Extra Credit–More Dead Physicists
I hope my brief run through all that math clarified things a bit. For those not getting it completely, there are pretty of circuit analysis textbooks available that show the laws, formula and theorems necessary to break complex loading into useful results. I intentionally skipped over AC versus DC descriptions of volts, amperes and watts as that only messes up people trying to get the basics mastered.

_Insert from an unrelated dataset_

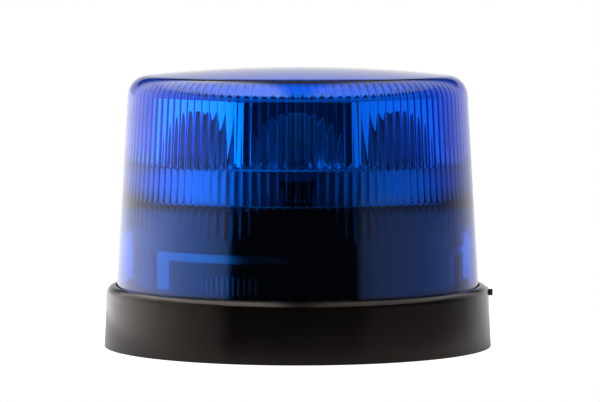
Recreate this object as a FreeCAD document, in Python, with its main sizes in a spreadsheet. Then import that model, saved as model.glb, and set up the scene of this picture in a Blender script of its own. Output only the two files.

And we still have room for some more physicists. For AC circuits, one must pay homage to Heinrich Rudolf Hertz (1857 – 1894), the man who discovered "Hertzian Waves" that we generalize to alternating currents. And then there is Michael Faraday (1791 – 1862) and Joseph Henry (1797 – 1878) whose capacitors and inductors are now measured in farads and henries respectively. And one can not measure energy (power times seconds) without thinking of James Prescott Joule (1818 -1889), and the joule's equivalent of watts times seconds. An electric charge must be measured in coulombs instead of amperes times seconds (or farads times voltage) thanks to fellow physicists voting Charles-Augustin de Coulomb to represent that unit.
Just remember that these famous physicists have metric system surnames like femto- nanomicro- milli- deci- hecto- kilo- and mega-. This is so you can understand your nano-farads from your kilo-watts.